Com o objetivo de combater a sonegação fiscal e de prevenir a concorrência desleal, o governo do Estado criou a figura do devedor contumaz. A Lei nº 12.124/2024 e o Decreto nº 5.774-R/2024 estabeleceram que se enquadram nessa categoria os contribuintes que deixarem de recolher impostos em valor superior a R$ 1 milhão relativos a seis meses de apuração, no período de doze meses, ou que tiverem débitos inscritos em dívida ativa em montante superior a R$ 15 milhões.
O contribuinte considerado devedor contumaz ficará impedido de usufruir de benefícios fiscais cuja aplicação dependa de requisitos vinculados a sua condição específica e será submetido a um regime especial de fiscalização.
Além disso, a legislação prevê: a) a alteração do prazo de recolhimento do imposto para o momento em que ocorrer a saída da mercadoria ou o início da prestação de serviço; b) a atribuição da obrigação de recolhimento do imposto devido pelo devedor contumaz ao destinatário da mercadoria ou ao tomador do serviço; e c) a transferência da responsabilidade pelo pagamento do imposto incidente sobre a operação realizada pelo devedor contumaz para o fornecedor de mercadoria ou serviço.

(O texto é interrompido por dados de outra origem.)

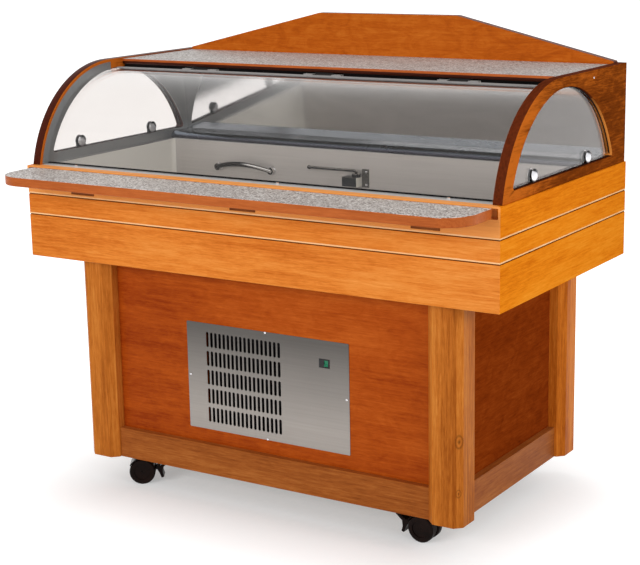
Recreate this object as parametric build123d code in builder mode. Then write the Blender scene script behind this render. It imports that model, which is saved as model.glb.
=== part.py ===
from build123d import *
import math
import os

os.makedirs("parts", exist_ok=True)

# Fish buffet counter on four castors, in millimetres, +Z up.
# The origin is the centre of the footprint on the floor, and the customer's side faces -Y.

# Fits shared by the moving parts
pivot_clearance = 0.06
moving_gap = 0.3
# Reach within which an edge or corner is picked by its place
pick = 0.1

# Apron: the deep wooden band round the cold well
apron_width = 1480.0
apron_depth = 780.0
apron_height = 260.0
apron_thickness = 26.0
groove_drops = (78.0, 137.0)
groove_height = 3.5
groove_depth = 5.0
apron_arris = 3.0

# Tray flap along the front, with its three butt hinges
tray_side_inset = 21.0
tray_depth = 159.0
tray_thickness = 25.0
tray_corner_radius = 80.0
tray_gap = 3.0
tray_drop = 4.0
tray_arris = 2.0
slot_end_wall = 6.0
slot_depth = 18.0
slot_clearance = 2.0
flap_hinge_spacing = 540.0
flap_hinge_length = 80.0
flap_knuckle_length = 28.0
flap_knuckle_radius = 3.5
flap_pin_radius = 1.5
flap_leaf_width = 38.0
flap_leaf_thickness = 2.0

# Stand: legs, rails, panels and boards
leg_size = 100.0
leg_height = 590.0
leg_chamfer = 20.0
leg_lift = 80.0
leg_side_inset = 131.0
leg_front_inset = 49.0
rail_height = 88.0
rail_thickness = 20.0
rail_setback = 25.0
panel_thickness = 12.0
base_board_thickness = 18.0
base_board_lift = 100.0
deck_thickness = 18.0

# Display hood: cheeks, windows, liners, shelf and back
cheek_thickness = 27.0
cheek_inset = 4.0
cheek_height = 270.0
cheek_radius = 335.0
cheek_foot_setback = 20.0
window_radius = 330.0
window_height = 216.0
window_sill = 27.0
window_rear_margin = 86.0
window_corner_radius = 8.0
pane_thickness = 6.0
pane_gap = 2.0
clamp_width = 40.0
clamp_height = 36.0
clamp_thickness = 22.0
clamp_arris = 2.0
clamp_offsets = (-171.0, 162.0)
liner_thickness = 1.5
liner_setback = 30.0
shelf_thickness = 16.0
shelf_drop = 4.0
shelf_setback = 56.4
shelf_arris = 5.0
crown_thickness = 28.0
crown_height = 388.0
crown_flat_half = 231.0
crown_slope = 0.238
back_panel_lean = 17.0
back_panel_thickness = 3.0
panel_seat_gap = 1.5
panel_seat_depth = 3.0

# Curved front glass on its top hinge
glass_thickness = 6.0
glass_setback = 28.0
glass_floor_gap = 4.0
glass_side_gap = 3.5
glass_flat = 36.0
hinge_drop = 9.0
hinge_reach = 4.5
knuckle_radius = 5.0
knuckle_length = 60.0
knuckle_spacing = 420.0
knuckle_gap = 0.5
hinge_pin_radius = 2.0
hinge_leaf_thickness = 2.5
hinge_leaf_depth = 36.0
glass_rail_bite = 15.0
glass_rail_wall = 2.5

# Lamp under the top shelf
lamp_end_gap = 47.5
lamp_width = 52.0
lamp_height = 18.0
lamp_setback = 48.0
lamp_wall = 2.0
tube_radius = 7.5

# Cold well
well_side_margin = 45.0
well_front_margin = 68.0
well_rear_margin = 153.0
well_depth = 196.0
well_corner_radius = 25.0
well_floor_radius = 20.0
steel = 1.5
foam_gap = 0.5
foam_joint = 0.3
drain_radius = 20.0
drain_length = 90.0
drain_neck_radius = 21.0
drain_tail_length = 25.0
drain_clearance = 2.0
ledge_rise = 22.0
ledge_depth = 86.0
ledge_nose_radius = 18.0

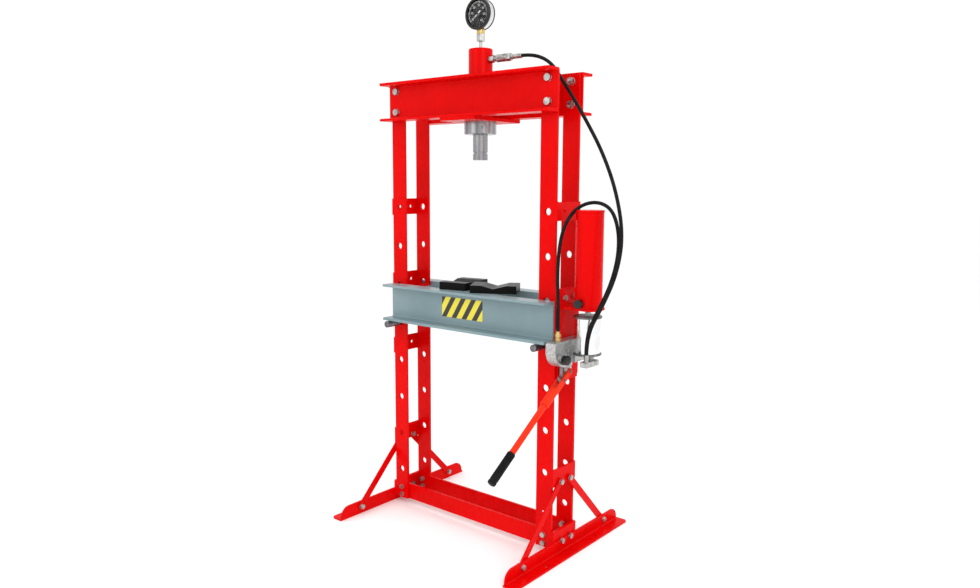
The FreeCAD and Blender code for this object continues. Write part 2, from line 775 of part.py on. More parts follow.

A medida garante que o imposto devido pelos devedores contumazes seja recolhido por seus fornecedores ou clientes, diante da desconfiança de que eles não cumprirão as suas obrigações perante o Fisco.
E o impedimento à fruição de benefícios fiscais estimula a regularização dos maus pagadores, sob pena de perda da competitividade.
Os contribuintes que se enquadrarem nas condições previstas na nova legislação serão intimados por edital para comprovarem a regularidade da sua situação fiscal. Finalizada a apreciação das comprovações apresentadas, ato do gerente fiscal relacionará os contribuintes considerados devedores contumazes.
Segundo a Sefaz/ES, será dada ampla publicidade à lista de devedores contumazes, de forma a evitar que as empresas capixabas transacionem com esses contribuintes inadvertidamente.
Não se pode negar que são elogiáveis a preocupação com a formação de um bom ambiente de negócios e a pretensão de manter a boa saúde fiscal do Espírito Santo. O Estado não pode se descuidar do controle das contas públicas, como historicamente vem fazendo, nem pode permitir que as empresas se fortaleçam e ganhem competitividade à base da sonegação de tributos.
Esse mecanismo, por outro lado, coloca os devedores contumazes em situação de flagrante desvantagem concorrencial.
Ele gera a concepção de que essas empresas não cumprem os seus compromissos, inclusive perante os seus fornecedores e clientes, causando a sensação de que não é recomendável transacionar com elas.
Além disso, o regime atribui aos fornecedores e aos compradores desses contribuintes a obrigação de apuração e de recolhimento do tributo devido por eles. Trata-se de uma burocracia adicional e de atribuição de responsabilidade que, corriqueiramente, não faz parte do exercício da atividade comercial.
Isso certamente inibirá a negociação com os devedores contumazes, do que decorrerá a redução das operações por eles praticadas e a diminuição do acúmulo de recursos, em prejuízo da própria satisfação da dívida com o Fisco.
A criação da figura do devedor contumaz certamente limitará a obtenção de crédito junto a instituições financeiras e provocará uma piora das condições de compra junto a fornecedores, inclusive com redução de prazo para pagamento e aumento do preço dos produtos.
Entraves dessa natureza já foram analisados pelo Supremo Tribunal Federal, que chegou à conclusão de que é inconstitucional a restrição ilegítima ao livre exercício da atividade econômica, quando imposto como meio de cobrança indireta de tributos.
O instituto do devedor contumaz certamente obstaculiza o exercício da atividade econômica porque cria um cenário de desestímulo à negociação com as empresas taxadas como mau pagadoras. Trata-se de medida desproporcional porque não é a menos traumática dentre as capazes de fazer com que o inadimplente quite as suas dívidas.
Além disso, o Fisco já dispõe de vários instrumentos destinados a compelir os contribuintes a saldar seus débitos, tais como o protesto de CDA, a inscrição no Cadin, a indisponibilização de bens via cautelar fiscal, a recusa de fornecimento de certidão negativa, a execução fiscal e os seus mecanismos de bloqueio de patrimônio etc.
Outro ponto passível de questionamento é a falta de proporcionalidade do critério adotado para a caracterização do devedor contumaz. Considerando que as referências são valores fixos, os grandes contribuintes capixabas correrão um risco maior do que as outras empresas de serem classificados como maus pagadores.
Em resumo, ainda que não se possa esquecer que o tributo se traduz em um dever fundamental para o financiamento de uma vida digna em sociedade, a legislação que criou o instituto do devedor contumaz não passa pelo teste de constitucionalidade.